The third noteworthy idea defended in these chapters is that the mental content is reducible to the mental act, that is, intentionalityI reduces to intentionalityR, or, put again differently, the mental representation reduces to the vehicle of representation. This is again a startling view and seems to make Scotus out to be a proto-Ockhamist. This is, namely, the position of the later Ockham, which argues that the content reduces to the act of cognition, and it is the foundation of his functionalism. The great difference between the two, although Ockham's position is much more worked out, seems to be Scotus's internalism, which stands in sharp contrast to Ockham's externalism.
Much more needs to be said about this cluster of ideas attributed to Scotus by Cross. I am for one puzzled about the nature of his internalism, and I am baffled by the two others. I am also worried about the internal consistency of this view. What does it amount to? Is he an Aristotelian or a Humean or something in between? I cannot make up my mind. It is clear that Cross has set scholarship up for an interesting debate about some fascinating philosophical problems. I urge you to read the book and make up your own mind. It is the clearest and most interesting treatment of Scotus's theory of cognition out there.
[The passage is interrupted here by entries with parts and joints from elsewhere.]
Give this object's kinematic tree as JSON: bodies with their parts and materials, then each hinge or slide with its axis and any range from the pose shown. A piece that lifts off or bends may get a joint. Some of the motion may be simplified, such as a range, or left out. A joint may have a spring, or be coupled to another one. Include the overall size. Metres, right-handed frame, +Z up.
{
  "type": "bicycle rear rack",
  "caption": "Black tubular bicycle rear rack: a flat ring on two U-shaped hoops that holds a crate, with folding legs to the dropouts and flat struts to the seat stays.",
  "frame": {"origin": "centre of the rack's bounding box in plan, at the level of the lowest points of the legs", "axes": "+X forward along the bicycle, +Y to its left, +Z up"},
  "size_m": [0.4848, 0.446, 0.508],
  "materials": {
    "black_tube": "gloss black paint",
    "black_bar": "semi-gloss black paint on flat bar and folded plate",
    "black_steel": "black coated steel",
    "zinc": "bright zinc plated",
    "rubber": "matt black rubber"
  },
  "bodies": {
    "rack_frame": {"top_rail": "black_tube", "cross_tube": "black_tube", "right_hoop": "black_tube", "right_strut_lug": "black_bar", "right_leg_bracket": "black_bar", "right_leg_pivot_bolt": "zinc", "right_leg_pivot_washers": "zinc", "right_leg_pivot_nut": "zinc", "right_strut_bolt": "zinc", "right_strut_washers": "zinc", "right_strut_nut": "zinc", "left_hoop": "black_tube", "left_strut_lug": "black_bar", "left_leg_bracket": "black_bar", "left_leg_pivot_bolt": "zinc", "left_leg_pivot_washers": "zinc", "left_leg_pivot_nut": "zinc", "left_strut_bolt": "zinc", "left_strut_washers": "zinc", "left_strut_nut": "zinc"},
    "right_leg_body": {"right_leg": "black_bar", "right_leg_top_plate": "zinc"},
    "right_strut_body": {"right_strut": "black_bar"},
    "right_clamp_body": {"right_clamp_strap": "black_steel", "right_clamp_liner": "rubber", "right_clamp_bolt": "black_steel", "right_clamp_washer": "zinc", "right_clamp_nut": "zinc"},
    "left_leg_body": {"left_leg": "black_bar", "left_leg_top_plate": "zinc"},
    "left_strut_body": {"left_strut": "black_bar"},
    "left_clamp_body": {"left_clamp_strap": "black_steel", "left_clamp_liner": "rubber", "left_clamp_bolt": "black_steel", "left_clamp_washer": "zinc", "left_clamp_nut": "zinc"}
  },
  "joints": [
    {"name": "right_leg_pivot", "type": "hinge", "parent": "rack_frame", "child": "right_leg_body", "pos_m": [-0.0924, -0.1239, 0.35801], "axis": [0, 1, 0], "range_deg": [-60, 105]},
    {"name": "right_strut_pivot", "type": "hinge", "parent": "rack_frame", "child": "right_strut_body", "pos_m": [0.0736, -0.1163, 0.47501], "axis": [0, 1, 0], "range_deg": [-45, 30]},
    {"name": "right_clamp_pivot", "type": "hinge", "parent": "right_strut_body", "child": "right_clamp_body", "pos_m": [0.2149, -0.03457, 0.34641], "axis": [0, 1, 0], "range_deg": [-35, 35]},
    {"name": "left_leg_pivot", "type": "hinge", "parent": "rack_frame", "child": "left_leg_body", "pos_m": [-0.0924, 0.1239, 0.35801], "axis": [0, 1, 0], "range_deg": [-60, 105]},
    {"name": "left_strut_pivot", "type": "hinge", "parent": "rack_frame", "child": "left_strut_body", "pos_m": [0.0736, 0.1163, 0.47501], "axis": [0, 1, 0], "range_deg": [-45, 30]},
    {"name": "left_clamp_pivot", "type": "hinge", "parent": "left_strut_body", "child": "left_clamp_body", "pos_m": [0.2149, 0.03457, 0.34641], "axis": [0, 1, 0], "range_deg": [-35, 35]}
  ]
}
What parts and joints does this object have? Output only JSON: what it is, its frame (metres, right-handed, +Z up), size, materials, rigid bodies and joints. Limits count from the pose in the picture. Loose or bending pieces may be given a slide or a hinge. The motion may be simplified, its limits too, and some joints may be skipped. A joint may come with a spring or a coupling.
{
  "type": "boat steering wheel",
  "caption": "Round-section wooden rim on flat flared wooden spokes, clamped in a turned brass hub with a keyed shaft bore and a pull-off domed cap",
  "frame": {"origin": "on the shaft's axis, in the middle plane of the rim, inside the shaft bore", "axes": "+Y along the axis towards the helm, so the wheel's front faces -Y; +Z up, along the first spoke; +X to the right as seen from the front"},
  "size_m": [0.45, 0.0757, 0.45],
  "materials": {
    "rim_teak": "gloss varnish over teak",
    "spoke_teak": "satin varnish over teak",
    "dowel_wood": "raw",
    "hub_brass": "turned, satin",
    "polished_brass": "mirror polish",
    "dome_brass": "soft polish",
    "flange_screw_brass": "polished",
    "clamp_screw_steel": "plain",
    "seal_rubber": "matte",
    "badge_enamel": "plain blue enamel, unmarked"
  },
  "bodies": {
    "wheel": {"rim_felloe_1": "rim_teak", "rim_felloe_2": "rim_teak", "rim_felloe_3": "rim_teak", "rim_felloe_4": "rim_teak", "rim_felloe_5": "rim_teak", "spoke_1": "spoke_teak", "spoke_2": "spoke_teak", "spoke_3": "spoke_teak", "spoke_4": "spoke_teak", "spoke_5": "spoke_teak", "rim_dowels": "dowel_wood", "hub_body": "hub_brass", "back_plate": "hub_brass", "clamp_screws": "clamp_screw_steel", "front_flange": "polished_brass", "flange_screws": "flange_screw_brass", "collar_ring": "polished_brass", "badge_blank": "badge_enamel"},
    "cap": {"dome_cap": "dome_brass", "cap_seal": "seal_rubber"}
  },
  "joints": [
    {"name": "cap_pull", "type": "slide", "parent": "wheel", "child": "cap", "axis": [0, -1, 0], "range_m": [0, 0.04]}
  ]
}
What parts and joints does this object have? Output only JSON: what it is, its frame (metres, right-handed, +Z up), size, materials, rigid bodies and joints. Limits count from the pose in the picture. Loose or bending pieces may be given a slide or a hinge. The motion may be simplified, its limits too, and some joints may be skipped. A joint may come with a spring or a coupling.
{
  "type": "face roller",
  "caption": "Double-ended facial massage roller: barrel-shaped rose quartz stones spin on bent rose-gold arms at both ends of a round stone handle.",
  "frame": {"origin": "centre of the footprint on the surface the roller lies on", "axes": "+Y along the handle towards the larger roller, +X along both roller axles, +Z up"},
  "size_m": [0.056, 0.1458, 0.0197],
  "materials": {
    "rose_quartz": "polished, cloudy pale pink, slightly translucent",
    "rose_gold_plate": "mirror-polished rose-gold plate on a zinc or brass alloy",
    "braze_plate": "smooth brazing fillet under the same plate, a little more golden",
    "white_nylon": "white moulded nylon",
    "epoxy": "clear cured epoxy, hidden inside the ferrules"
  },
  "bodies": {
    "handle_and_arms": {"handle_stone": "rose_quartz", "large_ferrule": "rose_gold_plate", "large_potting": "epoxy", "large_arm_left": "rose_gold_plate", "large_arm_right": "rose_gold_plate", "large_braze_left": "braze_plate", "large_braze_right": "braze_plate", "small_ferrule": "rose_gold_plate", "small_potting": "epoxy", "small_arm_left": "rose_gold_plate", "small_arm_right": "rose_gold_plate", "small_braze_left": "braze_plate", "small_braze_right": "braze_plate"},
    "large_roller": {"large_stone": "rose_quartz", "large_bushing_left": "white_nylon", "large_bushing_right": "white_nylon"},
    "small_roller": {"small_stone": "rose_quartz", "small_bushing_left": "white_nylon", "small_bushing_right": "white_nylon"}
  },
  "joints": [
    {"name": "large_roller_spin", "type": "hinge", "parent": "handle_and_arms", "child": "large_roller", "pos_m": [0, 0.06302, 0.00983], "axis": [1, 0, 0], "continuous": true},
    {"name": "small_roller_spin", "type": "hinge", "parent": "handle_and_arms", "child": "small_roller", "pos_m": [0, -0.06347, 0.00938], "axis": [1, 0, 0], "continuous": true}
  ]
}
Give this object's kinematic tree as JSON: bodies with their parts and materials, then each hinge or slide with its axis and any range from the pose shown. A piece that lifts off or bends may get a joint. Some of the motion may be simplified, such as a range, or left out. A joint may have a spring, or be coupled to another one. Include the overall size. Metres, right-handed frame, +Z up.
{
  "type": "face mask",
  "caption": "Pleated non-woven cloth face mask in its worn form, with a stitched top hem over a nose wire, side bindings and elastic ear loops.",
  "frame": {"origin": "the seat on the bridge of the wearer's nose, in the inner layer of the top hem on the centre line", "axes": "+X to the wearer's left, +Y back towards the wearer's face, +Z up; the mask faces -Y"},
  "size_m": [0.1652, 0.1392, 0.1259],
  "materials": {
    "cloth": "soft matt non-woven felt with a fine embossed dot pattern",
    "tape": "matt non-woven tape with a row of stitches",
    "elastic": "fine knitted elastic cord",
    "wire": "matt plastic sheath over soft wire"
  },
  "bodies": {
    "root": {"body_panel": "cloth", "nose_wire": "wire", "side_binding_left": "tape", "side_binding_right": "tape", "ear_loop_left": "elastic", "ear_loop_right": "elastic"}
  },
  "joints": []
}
 See Deborah Black's extremely interesting article "Avicenna's 'Vague Individual' and Its Impact on Medieval Latin Philosophy". It even relates this issue to Scotus and addresses its relevance for the notion of intuitive cognition. I have also written about the relation of ideas in Avicenna and Scotus to Buridan and Oresme. See Henrik Lagerlund, "What is Singular Thought? Ockham and Buridan on Singular Terms in the Language of Thought", in Vesa Hirvonen, Toivo Holopainen and Miira Tuominen (eds.) Mind and Modality: Studies in the History of Philosophy in Honour of Simo Knuuttila (Leiden: Brill, 2006: 217-238). Lagerlund, "Singular Terms and Vague Concepts in Late Medieval Mental Language Theory: Or, the Decline and Fall of Mental Language", in Gyula Klima (ed.) Intentionality, Cognition, and Mental Representation in Medieval Philosophy (New York: Fordham University Press, 2014: 122-140).